**TASK DETAILS**. Repeat exactly, please, the lines that begin at the start of the listing and end at the line holding "root_r = 1; // [0.4:0.1:1.6]".

**DATASET SECTION**.
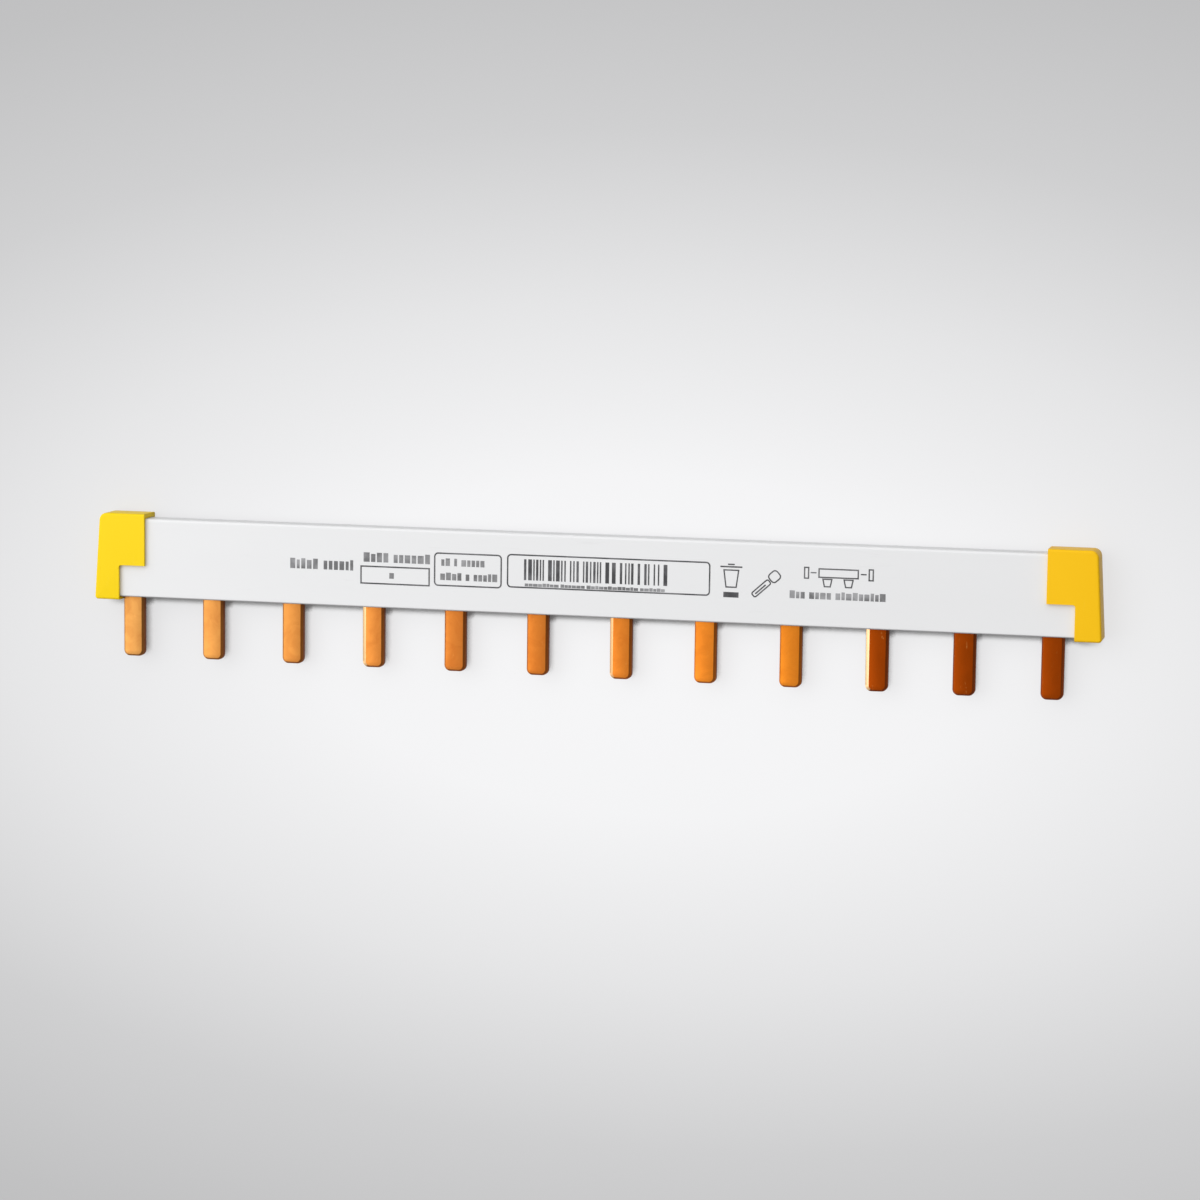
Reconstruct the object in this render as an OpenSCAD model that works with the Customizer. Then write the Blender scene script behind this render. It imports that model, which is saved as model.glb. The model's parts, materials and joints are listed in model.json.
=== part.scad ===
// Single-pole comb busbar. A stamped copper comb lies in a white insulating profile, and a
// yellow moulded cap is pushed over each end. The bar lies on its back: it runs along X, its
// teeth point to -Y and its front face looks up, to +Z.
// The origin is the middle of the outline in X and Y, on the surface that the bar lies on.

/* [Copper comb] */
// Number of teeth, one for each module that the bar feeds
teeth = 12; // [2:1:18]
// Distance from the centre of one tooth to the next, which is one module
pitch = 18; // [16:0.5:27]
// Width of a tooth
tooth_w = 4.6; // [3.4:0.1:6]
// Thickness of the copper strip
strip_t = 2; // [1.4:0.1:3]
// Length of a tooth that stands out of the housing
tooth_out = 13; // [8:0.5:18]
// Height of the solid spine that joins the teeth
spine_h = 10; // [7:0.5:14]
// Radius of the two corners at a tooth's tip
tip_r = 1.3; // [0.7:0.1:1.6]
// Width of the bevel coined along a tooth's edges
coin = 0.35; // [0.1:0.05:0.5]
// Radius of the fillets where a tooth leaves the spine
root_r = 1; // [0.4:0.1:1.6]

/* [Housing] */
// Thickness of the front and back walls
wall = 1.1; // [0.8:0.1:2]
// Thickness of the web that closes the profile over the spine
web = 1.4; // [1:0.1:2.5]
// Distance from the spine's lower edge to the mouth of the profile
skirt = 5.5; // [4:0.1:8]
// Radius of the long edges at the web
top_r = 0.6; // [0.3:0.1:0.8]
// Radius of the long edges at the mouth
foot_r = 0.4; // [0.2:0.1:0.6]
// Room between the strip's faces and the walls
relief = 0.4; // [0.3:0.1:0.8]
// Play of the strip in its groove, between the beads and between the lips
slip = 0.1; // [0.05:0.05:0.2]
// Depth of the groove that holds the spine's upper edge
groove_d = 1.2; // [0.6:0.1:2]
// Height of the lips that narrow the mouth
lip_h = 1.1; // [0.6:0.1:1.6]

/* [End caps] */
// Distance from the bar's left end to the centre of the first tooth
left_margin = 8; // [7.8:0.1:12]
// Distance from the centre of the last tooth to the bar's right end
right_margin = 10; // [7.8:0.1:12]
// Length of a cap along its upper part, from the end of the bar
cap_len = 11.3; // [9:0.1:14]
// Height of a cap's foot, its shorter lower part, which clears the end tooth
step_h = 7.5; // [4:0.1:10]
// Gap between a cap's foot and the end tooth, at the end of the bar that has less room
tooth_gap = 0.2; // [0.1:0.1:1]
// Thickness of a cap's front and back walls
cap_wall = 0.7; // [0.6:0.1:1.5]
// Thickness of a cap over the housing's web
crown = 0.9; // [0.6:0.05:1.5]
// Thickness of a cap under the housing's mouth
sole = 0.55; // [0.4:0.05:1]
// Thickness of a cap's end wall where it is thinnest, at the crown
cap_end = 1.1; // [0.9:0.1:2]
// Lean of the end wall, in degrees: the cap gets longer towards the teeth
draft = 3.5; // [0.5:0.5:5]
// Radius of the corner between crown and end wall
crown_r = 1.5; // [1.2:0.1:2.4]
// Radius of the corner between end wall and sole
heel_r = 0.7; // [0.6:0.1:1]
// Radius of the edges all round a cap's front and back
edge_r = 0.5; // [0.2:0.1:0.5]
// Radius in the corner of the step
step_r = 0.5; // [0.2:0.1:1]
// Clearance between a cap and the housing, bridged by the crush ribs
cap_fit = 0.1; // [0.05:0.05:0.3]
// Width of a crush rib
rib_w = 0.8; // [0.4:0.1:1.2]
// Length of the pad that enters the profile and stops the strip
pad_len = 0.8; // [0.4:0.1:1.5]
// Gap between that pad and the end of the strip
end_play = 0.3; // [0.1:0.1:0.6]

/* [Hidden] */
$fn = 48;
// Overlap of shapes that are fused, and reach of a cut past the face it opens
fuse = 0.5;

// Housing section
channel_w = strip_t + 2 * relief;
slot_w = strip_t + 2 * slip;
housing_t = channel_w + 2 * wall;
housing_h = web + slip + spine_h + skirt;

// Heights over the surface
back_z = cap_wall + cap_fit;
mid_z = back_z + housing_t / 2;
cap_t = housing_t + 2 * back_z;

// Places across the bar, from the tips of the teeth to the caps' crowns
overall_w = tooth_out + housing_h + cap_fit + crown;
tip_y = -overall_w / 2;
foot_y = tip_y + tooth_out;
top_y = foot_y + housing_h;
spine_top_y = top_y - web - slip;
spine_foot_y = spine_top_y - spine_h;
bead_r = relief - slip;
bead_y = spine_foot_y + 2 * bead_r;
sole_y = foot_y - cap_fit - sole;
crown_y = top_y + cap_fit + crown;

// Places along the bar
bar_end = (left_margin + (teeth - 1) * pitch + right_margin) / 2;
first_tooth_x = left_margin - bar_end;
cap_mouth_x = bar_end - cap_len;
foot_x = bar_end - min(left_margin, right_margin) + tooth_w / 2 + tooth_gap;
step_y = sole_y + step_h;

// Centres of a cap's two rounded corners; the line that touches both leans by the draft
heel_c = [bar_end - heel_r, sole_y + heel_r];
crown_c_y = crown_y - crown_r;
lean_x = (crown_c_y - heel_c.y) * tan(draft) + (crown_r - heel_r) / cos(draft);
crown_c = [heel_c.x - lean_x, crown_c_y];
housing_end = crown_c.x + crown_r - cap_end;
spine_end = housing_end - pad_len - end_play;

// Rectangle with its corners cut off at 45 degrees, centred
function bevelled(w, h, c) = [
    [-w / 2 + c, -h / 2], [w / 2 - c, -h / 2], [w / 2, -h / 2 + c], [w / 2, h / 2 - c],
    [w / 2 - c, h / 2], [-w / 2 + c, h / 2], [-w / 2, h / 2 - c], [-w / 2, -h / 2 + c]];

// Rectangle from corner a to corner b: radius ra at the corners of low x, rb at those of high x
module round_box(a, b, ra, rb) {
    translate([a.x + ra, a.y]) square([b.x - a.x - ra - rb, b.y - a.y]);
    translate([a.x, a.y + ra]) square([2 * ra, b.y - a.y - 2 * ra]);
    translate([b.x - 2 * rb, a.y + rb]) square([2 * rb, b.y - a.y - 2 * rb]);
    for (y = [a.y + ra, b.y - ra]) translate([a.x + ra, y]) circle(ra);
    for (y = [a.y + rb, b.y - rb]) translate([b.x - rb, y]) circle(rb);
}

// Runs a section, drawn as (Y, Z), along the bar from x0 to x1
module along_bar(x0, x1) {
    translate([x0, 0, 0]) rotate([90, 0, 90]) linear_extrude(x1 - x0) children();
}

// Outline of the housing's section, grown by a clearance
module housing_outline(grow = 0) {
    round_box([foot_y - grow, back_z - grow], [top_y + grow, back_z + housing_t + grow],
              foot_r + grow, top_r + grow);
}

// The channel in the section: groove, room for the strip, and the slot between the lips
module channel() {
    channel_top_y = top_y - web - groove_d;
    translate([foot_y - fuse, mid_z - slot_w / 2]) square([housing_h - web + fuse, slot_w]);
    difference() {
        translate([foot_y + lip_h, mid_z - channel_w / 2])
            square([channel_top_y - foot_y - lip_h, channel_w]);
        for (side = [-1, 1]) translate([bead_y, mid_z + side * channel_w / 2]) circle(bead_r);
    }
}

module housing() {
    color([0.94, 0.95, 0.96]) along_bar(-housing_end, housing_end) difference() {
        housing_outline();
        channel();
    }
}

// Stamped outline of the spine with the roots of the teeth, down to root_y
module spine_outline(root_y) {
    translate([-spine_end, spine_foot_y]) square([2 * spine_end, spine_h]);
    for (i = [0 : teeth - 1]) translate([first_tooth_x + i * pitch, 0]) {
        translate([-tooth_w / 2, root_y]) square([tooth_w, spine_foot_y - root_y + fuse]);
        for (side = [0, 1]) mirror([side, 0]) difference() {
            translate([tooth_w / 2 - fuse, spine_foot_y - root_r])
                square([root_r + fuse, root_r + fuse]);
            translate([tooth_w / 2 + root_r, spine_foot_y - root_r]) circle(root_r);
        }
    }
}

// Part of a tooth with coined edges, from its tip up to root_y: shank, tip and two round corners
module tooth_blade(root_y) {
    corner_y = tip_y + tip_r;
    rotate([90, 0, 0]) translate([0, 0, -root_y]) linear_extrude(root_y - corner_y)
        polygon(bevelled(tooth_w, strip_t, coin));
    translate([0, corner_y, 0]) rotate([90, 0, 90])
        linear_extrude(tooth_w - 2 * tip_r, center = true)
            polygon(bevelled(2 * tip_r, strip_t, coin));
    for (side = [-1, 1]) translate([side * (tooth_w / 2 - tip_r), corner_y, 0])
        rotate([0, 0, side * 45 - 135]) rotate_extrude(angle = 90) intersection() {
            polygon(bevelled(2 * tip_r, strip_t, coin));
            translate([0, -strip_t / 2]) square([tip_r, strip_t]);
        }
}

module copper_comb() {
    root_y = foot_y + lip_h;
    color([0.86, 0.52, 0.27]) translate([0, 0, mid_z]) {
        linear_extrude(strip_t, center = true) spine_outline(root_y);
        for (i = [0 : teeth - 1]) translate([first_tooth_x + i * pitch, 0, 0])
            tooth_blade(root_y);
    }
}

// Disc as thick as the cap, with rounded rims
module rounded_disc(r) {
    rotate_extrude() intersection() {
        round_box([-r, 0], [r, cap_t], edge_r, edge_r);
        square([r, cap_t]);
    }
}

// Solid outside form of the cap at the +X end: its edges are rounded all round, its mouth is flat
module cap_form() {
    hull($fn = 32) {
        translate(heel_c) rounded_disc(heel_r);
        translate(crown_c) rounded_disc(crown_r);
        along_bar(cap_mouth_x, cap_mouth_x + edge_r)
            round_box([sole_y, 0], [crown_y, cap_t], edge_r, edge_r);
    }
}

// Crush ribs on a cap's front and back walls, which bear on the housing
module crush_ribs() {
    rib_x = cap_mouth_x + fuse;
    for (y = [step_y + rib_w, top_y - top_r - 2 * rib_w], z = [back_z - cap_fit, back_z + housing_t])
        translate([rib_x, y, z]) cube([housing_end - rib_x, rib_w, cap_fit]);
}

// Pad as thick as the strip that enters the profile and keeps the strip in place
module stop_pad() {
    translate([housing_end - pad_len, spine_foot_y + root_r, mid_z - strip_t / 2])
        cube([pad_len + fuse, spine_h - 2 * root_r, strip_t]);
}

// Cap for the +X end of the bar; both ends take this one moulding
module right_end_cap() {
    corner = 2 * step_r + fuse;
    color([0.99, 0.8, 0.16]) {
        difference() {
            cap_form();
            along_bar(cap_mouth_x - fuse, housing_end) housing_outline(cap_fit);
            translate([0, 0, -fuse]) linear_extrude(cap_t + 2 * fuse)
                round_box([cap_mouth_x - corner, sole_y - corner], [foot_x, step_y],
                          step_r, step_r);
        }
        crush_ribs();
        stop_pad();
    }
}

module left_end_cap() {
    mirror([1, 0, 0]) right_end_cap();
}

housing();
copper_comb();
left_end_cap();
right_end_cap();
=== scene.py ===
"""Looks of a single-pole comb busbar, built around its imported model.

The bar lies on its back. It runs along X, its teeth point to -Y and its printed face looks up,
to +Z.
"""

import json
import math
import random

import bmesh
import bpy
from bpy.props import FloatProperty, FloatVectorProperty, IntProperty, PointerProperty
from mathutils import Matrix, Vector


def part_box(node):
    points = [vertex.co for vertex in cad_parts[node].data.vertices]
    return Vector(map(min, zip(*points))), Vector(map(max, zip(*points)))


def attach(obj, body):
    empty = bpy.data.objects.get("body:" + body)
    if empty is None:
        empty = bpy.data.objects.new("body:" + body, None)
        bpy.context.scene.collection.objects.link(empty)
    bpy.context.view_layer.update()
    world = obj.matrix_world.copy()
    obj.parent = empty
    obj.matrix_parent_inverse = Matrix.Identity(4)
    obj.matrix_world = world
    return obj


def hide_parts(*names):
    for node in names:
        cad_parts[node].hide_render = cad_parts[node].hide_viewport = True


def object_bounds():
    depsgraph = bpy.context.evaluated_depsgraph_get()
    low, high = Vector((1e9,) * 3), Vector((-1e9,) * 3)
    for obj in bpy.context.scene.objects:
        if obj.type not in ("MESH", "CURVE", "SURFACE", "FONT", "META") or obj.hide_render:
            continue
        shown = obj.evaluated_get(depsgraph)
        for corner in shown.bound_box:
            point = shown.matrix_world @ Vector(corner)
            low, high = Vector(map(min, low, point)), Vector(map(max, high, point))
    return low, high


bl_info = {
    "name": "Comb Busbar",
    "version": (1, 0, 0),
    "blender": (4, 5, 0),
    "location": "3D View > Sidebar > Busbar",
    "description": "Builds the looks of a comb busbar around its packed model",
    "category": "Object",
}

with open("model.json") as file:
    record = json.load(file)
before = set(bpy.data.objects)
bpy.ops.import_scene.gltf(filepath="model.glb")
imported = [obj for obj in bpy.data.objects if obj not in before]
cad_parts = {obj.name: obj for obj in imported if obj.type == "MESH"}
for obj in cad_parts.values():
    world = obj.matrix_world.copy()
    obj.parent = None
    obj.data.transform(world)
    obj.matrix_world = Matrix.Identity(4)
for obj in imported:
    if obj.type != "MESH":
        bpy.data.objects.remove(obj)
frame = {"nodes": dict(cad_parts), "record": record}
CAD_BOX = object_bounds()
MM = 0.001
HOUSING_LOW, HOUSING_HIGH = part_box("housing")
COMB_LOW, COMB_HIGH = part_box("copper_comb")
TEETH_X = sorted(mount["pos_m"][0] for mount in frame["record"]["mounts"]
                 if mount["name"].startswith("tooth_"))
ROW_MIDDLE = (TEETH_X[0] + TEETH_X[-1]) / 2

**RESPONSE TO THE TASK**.
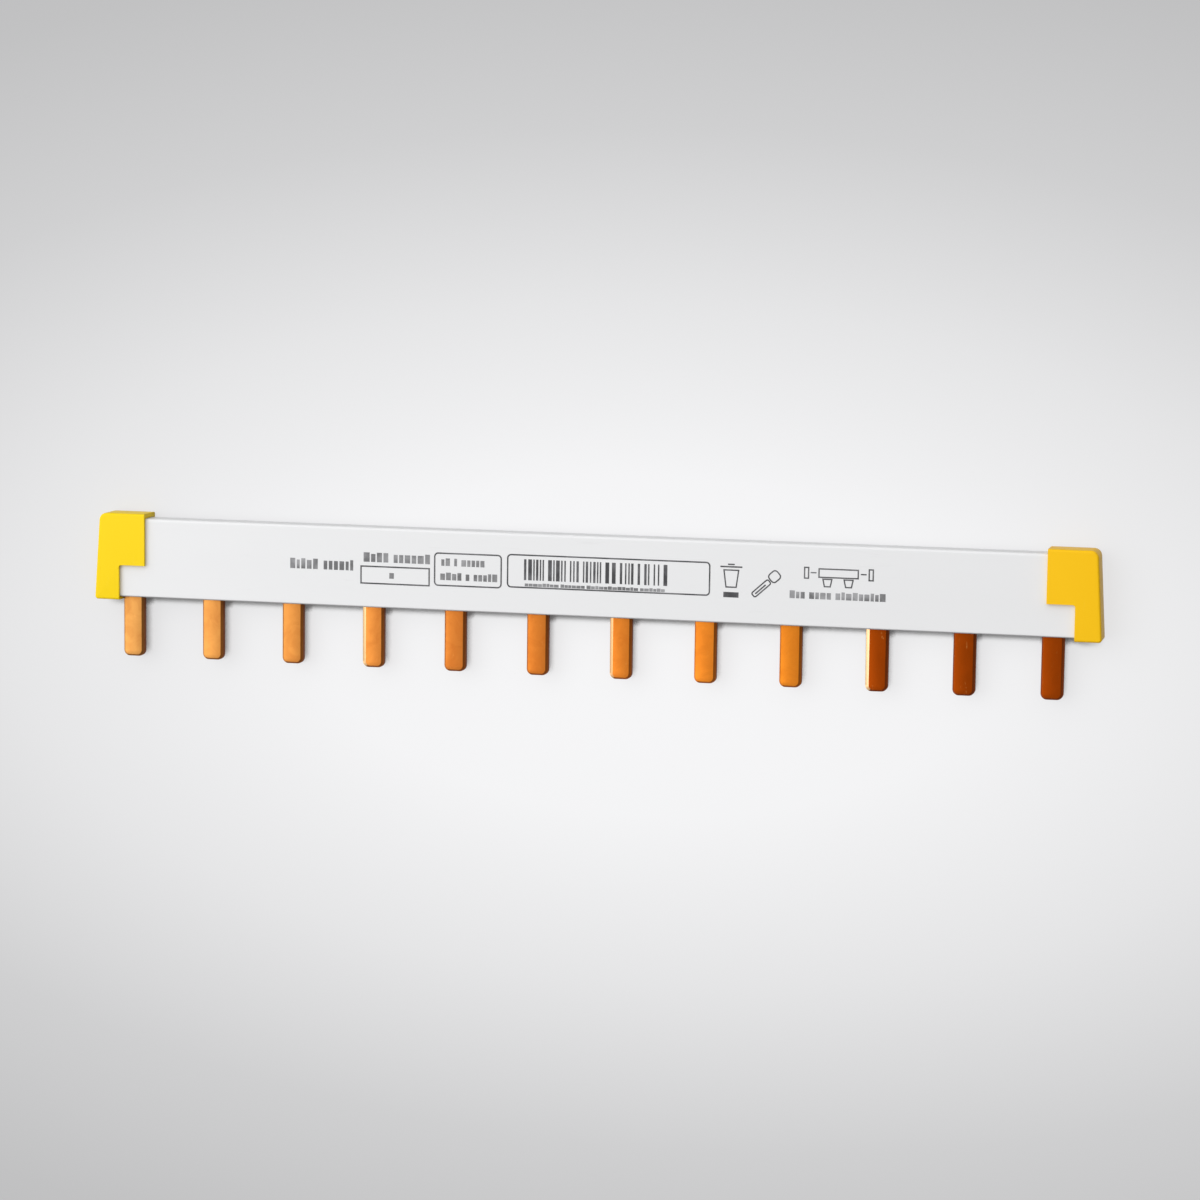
Reconstruct the object in this render as an OpenSCAD model that works with the Customizer. Then write the Blender scene script behind this render. It imports that model, which is saved as model.glb. The model's parts, materials and joints are listed in model.json.
=== part.scad ===
// Single-pole comb busbar. A stamped copper comb lies in a white insulating profile, and a
// yellow moulded cap is pushed over each end. The bar lies on its back: it runs along X, its
// teeth point to -Y and its front face looks up, to +Z.
// The origin is the middle of the outline in X and Y, on the surface that the bar lies on.

/* [Copper comb] */
// Number of teeth, one for each module that the bar feeds
teeth = 12; // [2:1:18]
// Distance from the centre of one tooth to the next, which is one module
pitch = 18; // [16:0.5:27]
// Width of a tooth
tooth_w = 4.6; // [3.4:0.1:6]
// Thickness of the copper strip
strip_t = 2; // [1.4:0.1:3]
// Length of a tooth that stands out of the housing
tooth_out = 13; // [8:0.5:18]
// Height of the solid spine that joins the teeth
spine_h = 10; // [7:0.5:14]
// Radius of the two corners at a tooth's tip
tip_r = 1.3; // [0.7:0.1:1.6]
// Width of the bevel coined along a tooth's edges
coin = 0.35; // [0.1:0.05:0.5]
// Radius of the fillets where a tooth leaves the spine
root_r = 1; // [0.4:0.1:1.6]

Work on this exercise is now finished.